EURO DISNEY, WHICH runs Disneyland Paris, one of Europe’s top tourist attractions, has announced that it is  receiving a billion-euro refinancing package to overcome a crisis after a drastic fall in visitor numbers.

The plan, unveiled at a crisis meeting early today includes a cash infusion of €420 million euro by US parent company Disney and a conversion of €600 million of debt owed to Disney into equity.

Tom Wolber, president of Euro Disney, blamed the difficult economic environment in Europe for the group’s problems.

“Disneyland Paris is Europe’s number one tourist destination, but the ongoing economic challenges in Europe and our debt burden have significantly decreased operating revenues and liquidity,” he said in a statement.

The emergency plan is “essential to improve our financial health and enable us to continue making investments in the resort that enhance the guest experience.”

Disneyland Paris, once described as a “cultural Chernobyl” for its blend of French and US traditions, opened in 1992 on the eastern outskirts of Paris in a blaze of publicity.
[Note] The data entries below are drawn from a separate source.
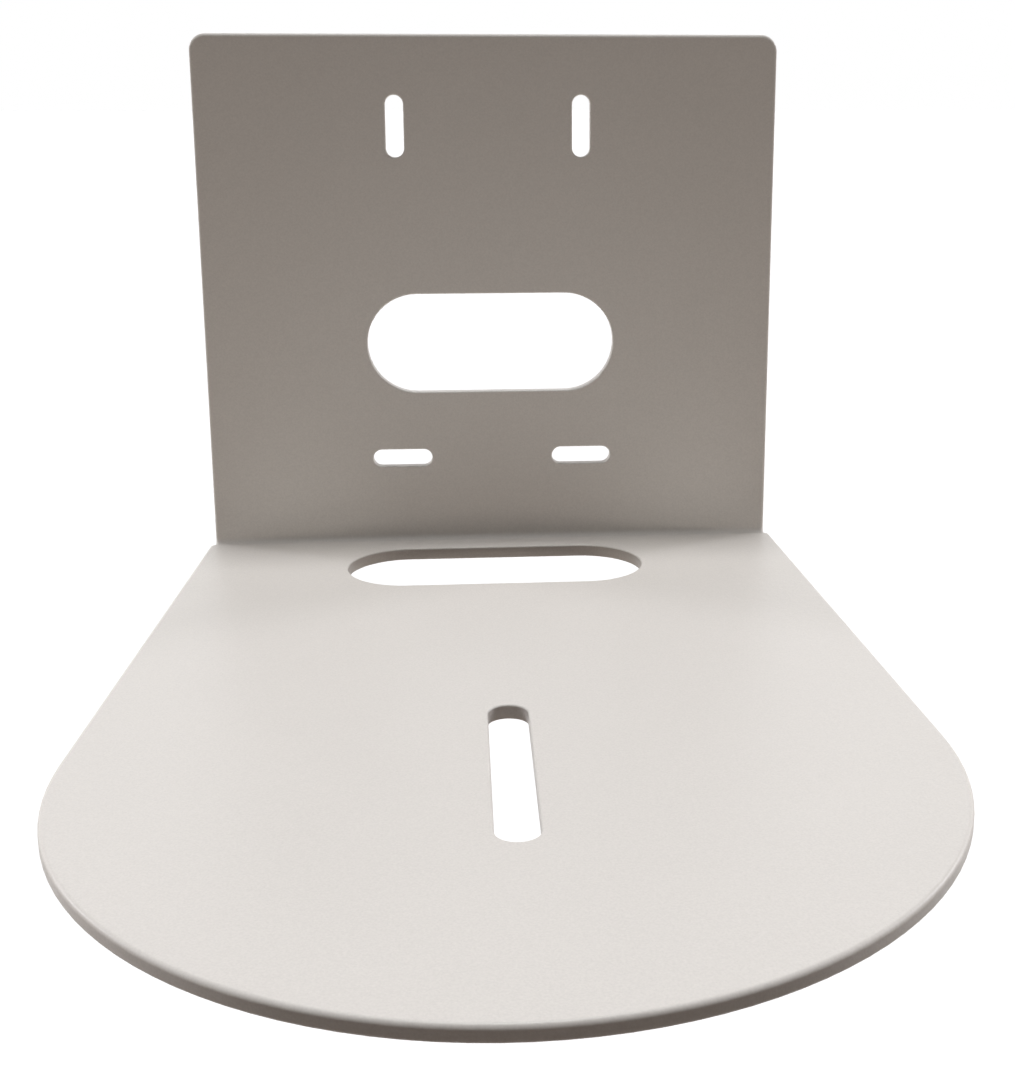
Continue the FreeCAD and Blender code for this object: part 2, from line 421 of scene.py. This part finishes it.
def build_lamps(studio):
    """One soft lamp overhead, one at each rear corner and a low one at each side."""
    add_sun("key_lamp", studio.key_strength, (1, 1, 1), studio.key_softness, studio.key_lean, 0)
    rim_tilt = math.pi / 2 - studio.rim_height
    for name, side in (("left_rim_lamp", 1), ("right_rim_lamp", -1)):
        add_sun(name, studio.rim_strength, studio.rim_colour, studio.rim_softness,
                rim_tilt, side * studio.rim_swing)
    add_side_lamp("left_side_lamp", studio, -1)
    add_side_lamp("right_side_lamp", studio, 1)


def build_sky(studio):
    """A sky that is dim in front and bright overhead, and plain white where it is seen."""
    world = bpy.data.worlds.new("studio_sky")
    world.use_nodes = True
    tree = world.node_tree
    tree.nodes.clear()
    link = tree.links.new
    toward = add_node(tree, "ShaderNodeTexCoord", (-1100, -100))
    axes = add_node(tree, "ShaderNodeSeparateXYZ", (-900, -100))
    # The dim front gives way to the back from just in front of the bracket's sides to well
    # behind them.  The overhead light starts about halfway up and is full at the zenith.
    depth = add_node(tree, "ShaderNodeMapRange", (-700, -250),
                     interpolation_type="SMOOTHSTEP", From_Min=-0.2, From_Max=0.7)
    rise = add_node(tree, "ShaderNodeMapRange", (-700, 0),
                    interpolation_type="SMOOTHSTEP", From_Min=0.72, From_Max=1.0)
    walls = add_node(tree, "ShaderNodeMix", (-450, -250), data_type="RGBA")
    walls.inputs["A"].default_value = (*studio.sky_front, 1)
    walls.inputs["B"].default_value = (*studio.sky_back, 1)
    glow = add_node(tree, "ShaderNodeMix", (-250, -100), data_type="RGBA")
    glow.inputs["B"].default_value = (*studio.sky_top, 1)
    seen = white_where_seen(tree, (-1100, 250))
    colour = add_node(tree, "ShaderNodeMix", (-50, 50), data_type="RGBA")
    colour.inputs["B"].default_value = (1, 1, 1, 1)
    sky = add_node(tree, "ShaderNodeBackground", (150, 50), Strength=1.0)
    out = add_node(tree, "ShaderNodeOutputWorld", (350, 50))
    link(toward.outputs["Generated"], axes.inputs["Vector"])
    link(axes.outputs["Y"], depth.inputs["Value"])
    link(axes.outputs["Z"], rise.inputs["Value"])
    link(depth.outputs["Result"], walls.inputs["Factor"])
    link(walls.outputs["Result"], glow.inputs["A"])
    link(rise.outputs["Result"], glow.inputs["Factor"])
    link(seen, colour.inputs["Factor"])
    link(glow.outputs["Result"], colour.inputs["A"])
    link(colour.outputs["Result"], sky.inputs["Color"])
    link(sky.outputs["Background"], out.inputs["Surface"])
    bpy.context.scene.world = world


class BRACKET_OT_build_studio(bpy.types.Operator):
    """Builds the pale floor, the lamps and the sky"""

    bl_idname = "bracket.build_studio"
    bl_label = "Build the studio"

    def execute(self, context):
        studio = context.scene.bracket_studio
        build_floor(studio)
        build_lamps(studio)
        build_sky(studio)
        context.scene.view_settings.view_transform = "Standard"
        return {"FINISHED"}


class BRACKET_OT_place_camera(bpy.types.Operator):
    """Stands the camera in front of the bracket, a little above the shelf"""

    bl_idname = "bracket.place_camera"
    bl_label = "Place the camera"

    def execute(self, context):
        settings = context.scene.bracket_camera
        lens = bpy.data.cameras.new("studio_camera")
        lens.sensor_width = CAMERA_FRAME_WIDTH
        lens.lens = settings.focal_length
        lens.shift_x, lens.shift_y = settings.shift
        lens.clip_start = CAMERA_NEAR_LIMIT
        camera = bpy.data.objects.new("studio_camera", lens)
        camera.location = settings.place
        camera.rotation_euler = settings.turn
        context.scene.collection.objects.link(camera)
        context.scene.camera = camera
        return {"FINISHED"}


# ---------------------------------------------------------------- panel and run

class VIEW3D_PT_bracket(bpy.types.Panel):
    """Settings and steps for the bracket, its studio and its camera"""

    bl_label = "Wall Shelf Bracket"
    bl_space_type = "VIEW_3D"
    bl_region_type = "UI"
    bl_category = "Bracket"

    def draw(self, context):
        steps = (("bracket_coat", BRACKET_OT_powder_coat),
                 ("bracket_studio", BRACKET_OT_build_studio),
                 ("bracket_camera", BRACKET_OT_place_camera))
        for settings_name, step in steps:
            box = self.layout.box()
            settings = getattr(context.scene, settings_name)
            for name in settings.__annotations__:
                box.prop(settings, name)
            box.operator(step.bl_idname)


SETTINGS = {"bracket_coat": CoatSettings,
            "bracket_studio": StudioSettings,
            "bracket_camera": CameraSettings}
CLASSES = (*SETTINGS.values(), BRACKET_OT_powder_coat, BRACKET_OT_build_studio,
           BRACKET_OT_place_camera, VIEW3D_PT_bracket)


def register():
    for made in CLASSES:
        bpy.utils.register_class(made)
    for name, kind in SETTINGS.items():
        setattr(bpy.types.Scene, name, bpy.props.PointerProperty(type=kind))


def unregister():
    for name in SETTINGS:
        delattr(bpy.types.Scene, name)
    for made in reversed(CLASSES):
        bpy.utils.unregister_class(made)


def main():
    register()
    bpy.ops.bracket.powder_coat()
    bpy.ops.bracket.build_studio()
    bpy.ops.bracket.place_camera()


if __name__ == "__main__":
    main()
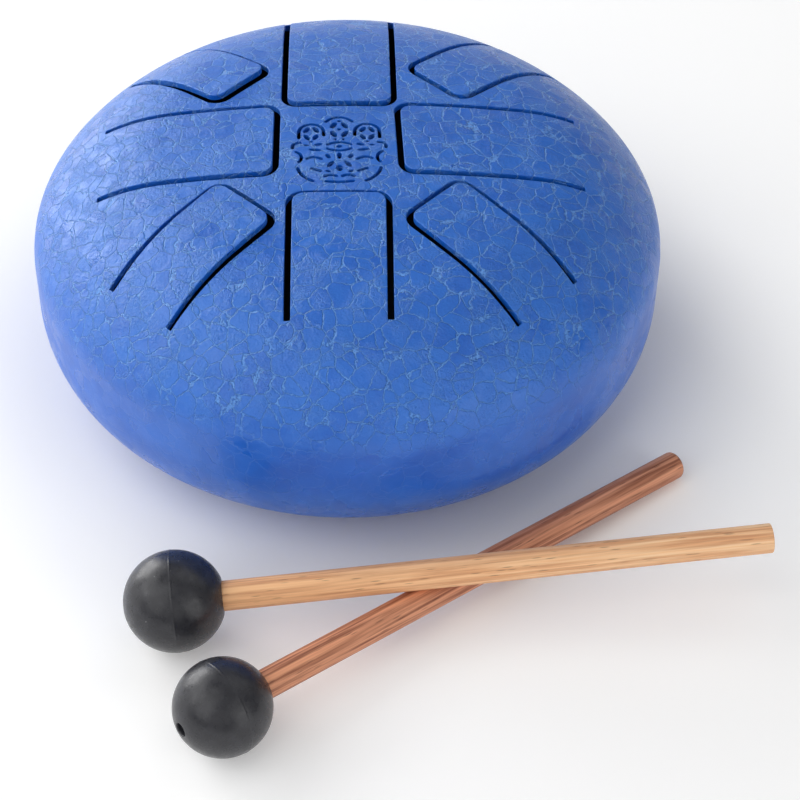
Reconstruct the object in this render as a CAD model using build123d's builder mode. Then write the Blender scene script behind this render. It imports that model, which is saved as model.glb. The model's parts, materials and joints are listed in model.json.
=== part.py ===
from build123d import *

import os
from math import asin, atan2, cos, degrees, hypot, radians, sin

# A small eight-note steel tongue drum and its two mallets, in millimetres, +Z up.
# The drum's axis is the Z axis and its rubber feet stand on Z = 0. The front, where the
# mallets lie crossed on the table, is -Y.

# ---- the two pressed shells ----
RADIUS = 75.0  # outside radius of the 6 inch drum
WALL = 1.5  # sheet steel
FOOT_HEIGHT = 3.0  # rubber foot and its adhesive pad together
BASE_Z = FOOT_HEIGHT  # underside of the flat base
KNUCKLE_R = 21.7  # arc from the flat base to the side
KNUCKLE_TOP = BASE_Z + KNUCKLE_R
DOME_FOOT = 35.5  # top of the straight side, where the dome starts
WELD_Z = 30.1  # middle of the weld between the shells
WELD_GAP = 0.6  # root gap that the weld fills
SOUND_HOLE_R = 9.0  # in the middle of the base

# the dome is three tangent arcs, from the side to the crown
SIDE_ARC_R = 13.9
SIDE_ARC_TURN = 36.7
SHOULDER_ARC_R = 43.5
SHOULDER_ARC_TURN = 44.6
CROWN_TURN = 90 - SIDE_ARC_TURN - SHOULDER_ARC_TURN

# ---- the tongues ----
KERF = 1.45  # width of the cut slots
SLOT_CORNER_R = 3.3  # at the slot's middle line
ROOT_SPLIT = 0.08  # running gap at a tongue's root, where the real sheet goes on
PATTERN_X = -2.0  # the slot pattern sits a little off the drum's axis
PATTERN_Y = 0.85

# name: (heading in degrees from +X, half width, distance of the free end, distance of the root,
# lift of the free end), widths and distances to the middle line of the slot and from the middle
# of the pattern. The tongues are bent up a little at their roots, each by its own lift.
TONGUES = {
    "tongue_right": (1.4, 12.7, 13.95, 56.5, 0.15),
    "tongue_back_right": (44.7, 9.15, 31.95, 66.0, 0.1),
    "tongue_back": (89.7, 13.0, 12.7, 63.3, 0.4),
    "tongue_back_left": (136.0, 9.05, 30.9, 62.5, 1.1),
    "tongue_left": (179.5, 12.65, 14.5, 55.7, 0.25),
    "tongue_front_left": (225.3, 9.4, 28.9, 63.25, 1.25),
    "tongue_front": (269.5, 11.3, 19.25, 55.1, 1.0),
    "tongue_front_right": (315.3, 9.45, 29.05, 64.5, 0.85),
}

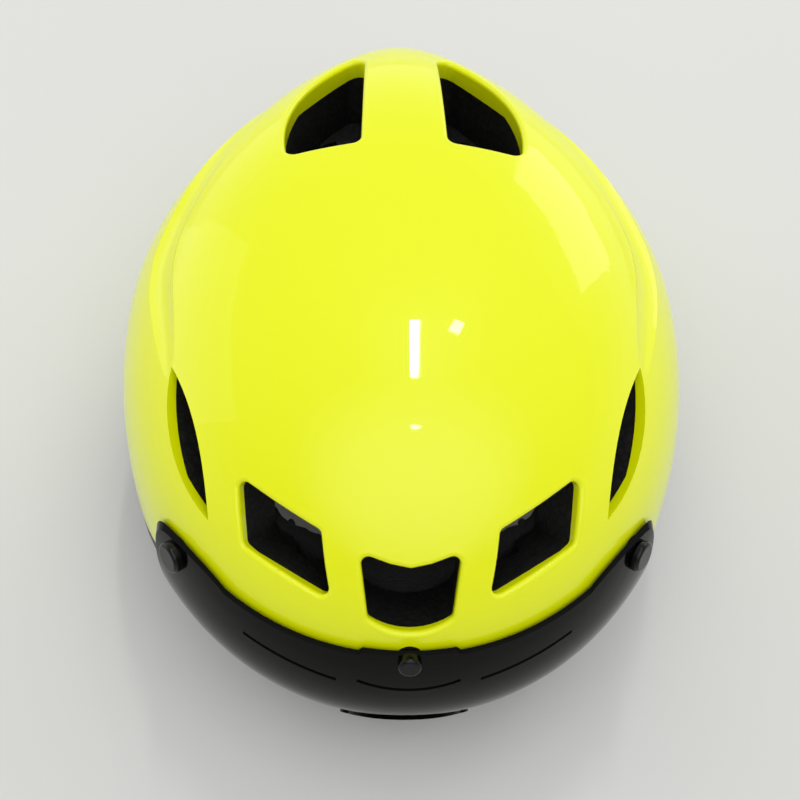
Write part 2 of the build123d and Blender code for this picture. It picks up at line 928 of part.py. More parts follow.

But it took time to take off and has since run into a series of crises and struggled to turn a profit.

Nevertheless, the site eventually built up its visitor numbers and has welcomed more than 275 million guests, making it Europe’s top private tourist attraction.

It draws more than the Mona Lisa in the Louvre Museum and Paris’s iconic Eiffel Tower combined, according to the most recent figures from City Hall.

Thunder Mountain, debt mountain 

However, clouds have been gathering over Disneyland Paris and visitor numbers have collapsed.

The firm revealed today that it welcomed between 14.1 and 14.2 million visitors between September 2013 and September 2014, a drop of between 700,000 and 800,000 compared with the same period the year before.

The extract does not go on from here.